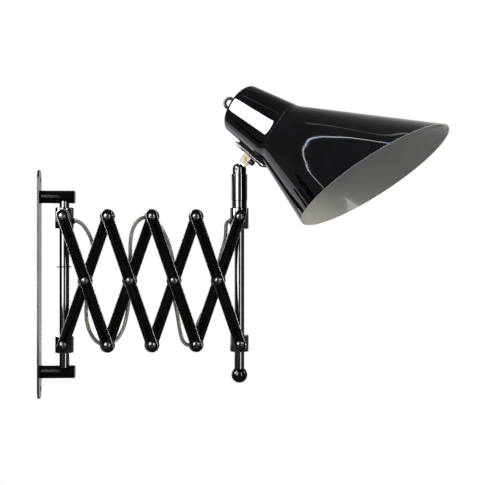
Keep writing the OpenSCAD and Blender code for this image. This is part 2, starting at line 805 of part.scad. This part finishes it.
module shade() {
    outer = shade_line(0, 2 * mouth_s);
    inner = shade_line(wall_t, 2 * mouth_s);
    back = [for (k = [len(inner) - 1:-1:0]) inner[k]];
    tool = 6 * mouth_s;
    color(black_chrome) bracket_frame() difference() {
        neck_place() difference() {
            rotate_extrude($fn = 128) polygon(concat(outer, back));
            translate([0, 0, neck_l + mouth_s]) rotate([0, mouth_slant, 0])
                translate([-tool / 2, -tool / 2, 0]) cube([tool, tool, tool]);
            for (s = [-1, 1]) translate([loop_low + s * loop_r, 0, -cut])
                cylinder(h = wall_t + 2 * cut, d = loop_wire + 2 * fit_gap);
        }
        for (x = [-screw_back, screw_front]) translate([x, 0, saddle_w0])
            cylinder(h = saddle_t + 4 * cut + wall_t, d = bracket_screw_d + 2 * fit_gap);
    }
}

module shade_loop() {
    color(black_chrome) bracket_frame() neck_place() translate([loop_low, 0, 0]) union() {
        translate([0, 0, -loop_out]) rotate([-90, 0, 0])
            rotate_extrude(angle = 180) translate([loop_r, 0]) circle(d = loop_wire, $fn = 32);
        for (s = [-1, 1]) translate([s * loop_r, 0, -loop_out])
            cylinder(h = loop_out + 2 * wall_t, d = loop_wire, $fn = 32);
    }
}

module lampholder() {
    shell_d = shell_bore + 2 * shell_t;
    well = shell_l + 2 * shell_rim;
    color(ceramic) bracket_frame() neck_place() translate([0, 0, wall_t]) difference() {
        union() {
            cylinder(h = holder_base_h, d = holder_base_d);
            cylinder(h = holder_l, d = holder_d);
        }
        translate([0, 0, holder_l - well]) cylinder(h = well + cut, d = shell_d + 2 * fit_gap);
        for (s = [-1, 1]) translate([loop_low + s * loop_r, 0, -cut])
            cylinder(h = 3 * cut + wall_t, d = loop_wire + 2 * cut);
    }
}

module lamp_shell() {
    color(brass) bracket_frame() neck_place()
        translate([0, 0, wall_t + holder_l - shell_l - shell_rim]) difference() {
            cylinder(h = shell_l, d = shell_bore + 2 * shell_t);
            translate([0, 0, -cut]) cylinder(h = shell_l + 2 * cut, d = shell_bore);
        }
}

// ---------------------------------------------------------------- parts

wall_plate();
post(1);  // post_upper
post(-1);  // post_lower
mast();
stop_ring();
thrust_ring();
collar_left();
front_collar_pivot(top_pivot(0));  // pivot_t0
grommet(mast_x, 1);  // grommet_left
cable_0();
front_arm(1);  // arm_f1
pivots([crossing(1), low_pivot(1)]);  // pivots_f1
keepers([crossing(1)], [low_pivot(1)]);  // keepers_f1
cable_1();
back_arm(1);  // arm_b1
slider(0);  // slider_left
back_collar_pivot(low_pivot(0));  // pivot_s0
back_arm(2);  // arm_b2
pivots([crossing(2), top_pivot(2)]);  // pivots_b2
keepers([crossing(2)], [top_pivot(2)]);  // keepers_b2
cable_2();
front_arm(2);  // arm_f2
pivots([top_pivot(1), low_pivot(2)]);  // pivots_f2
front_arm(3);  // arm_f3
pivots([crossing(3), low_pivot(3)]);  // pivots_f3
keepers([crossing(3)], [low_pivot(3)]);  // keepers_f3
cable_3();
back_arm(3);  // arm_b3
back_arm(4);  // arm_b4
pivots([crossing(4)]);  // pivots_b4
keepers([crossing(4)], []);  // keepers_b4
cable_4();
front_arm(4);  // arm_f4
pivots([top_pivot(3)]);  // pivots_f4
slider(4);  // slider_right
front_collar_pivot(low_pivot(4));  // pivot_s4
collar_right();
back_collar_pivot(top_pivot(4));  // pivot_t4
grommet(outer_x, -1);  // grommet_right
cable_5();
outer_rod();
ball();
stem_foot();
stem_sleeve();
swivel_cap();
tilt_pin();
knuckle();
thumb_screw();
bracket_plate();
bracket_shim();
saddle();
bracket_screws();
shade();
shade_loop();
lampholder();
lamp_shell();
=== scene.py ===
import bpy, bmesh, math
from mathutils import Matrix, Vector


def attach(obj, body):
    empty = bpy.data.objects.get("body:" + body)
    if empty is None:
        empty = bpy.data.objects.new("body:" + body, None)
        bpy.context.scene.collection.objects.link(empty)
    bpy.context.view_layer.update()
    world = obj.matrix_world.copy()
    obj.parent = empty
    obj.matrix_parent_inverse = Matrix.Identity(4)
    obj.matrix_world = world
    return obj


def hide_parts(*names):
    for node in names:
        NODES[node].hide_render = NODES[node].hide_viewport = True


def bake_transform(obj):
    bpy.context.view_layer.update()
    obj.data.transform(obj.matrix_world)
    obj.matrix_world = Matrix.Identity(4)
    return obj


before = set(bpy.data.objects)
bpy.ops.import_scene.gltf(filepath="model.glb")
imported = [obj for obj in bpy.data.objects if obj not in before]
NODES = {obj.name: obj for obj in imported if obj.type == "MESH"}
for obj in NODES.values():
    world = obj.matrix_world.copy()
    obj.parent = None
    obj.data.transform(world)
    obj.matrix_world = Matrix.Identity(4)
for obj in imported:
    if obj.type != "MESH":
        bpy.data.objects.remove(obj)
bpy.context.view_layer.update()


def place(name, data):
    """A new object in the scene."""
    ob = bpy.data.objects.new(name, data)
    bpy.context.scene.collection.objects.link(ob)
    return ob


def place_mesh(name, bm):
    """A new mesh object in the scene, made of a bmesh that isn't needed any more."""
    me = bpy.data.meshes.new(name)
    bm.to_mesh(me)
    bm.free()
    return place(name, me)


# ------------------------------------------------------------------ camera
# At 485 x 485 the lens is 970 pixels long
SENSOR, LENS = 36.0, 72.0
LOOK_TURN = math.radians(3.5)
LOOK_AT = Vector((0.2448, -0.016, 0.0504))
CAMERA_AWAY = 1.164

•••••

Everything from the line containing "stem_sleeve();" down to the line containing "for node in" should be repeated exactly, with both end lines kept and no other lines added.

_Reply_
stem_sleeve();
swivel_cap();
tilt_pin();
knuckle();
thumb_screw();
bracket_plate();
bracket_shim();
saddle();
bracket_screws();
shade();
shade_loop();
lampholder();
lamp_shell();
=== scene.py ===
import bpy, bmesh, math
from mathutils import Matrix, Vector


def attach(obj, body):
    empty = bpy.data.objects.get("body:" + body)
    if empty is None:
        empty = bpy.data.objects.new("body:" + body, None)
        bpy.context.scene.collection.objects.link(empty)
    bpy.context.view_layer.update()
    world = obj.matrix_world.copy()
    obj.parent = empty
    obj.matrix_parent_inverse = Matrix.Identity(4)
    obj.matrix_world = world
    return obj


def hide_parts(*names):
    for node in names:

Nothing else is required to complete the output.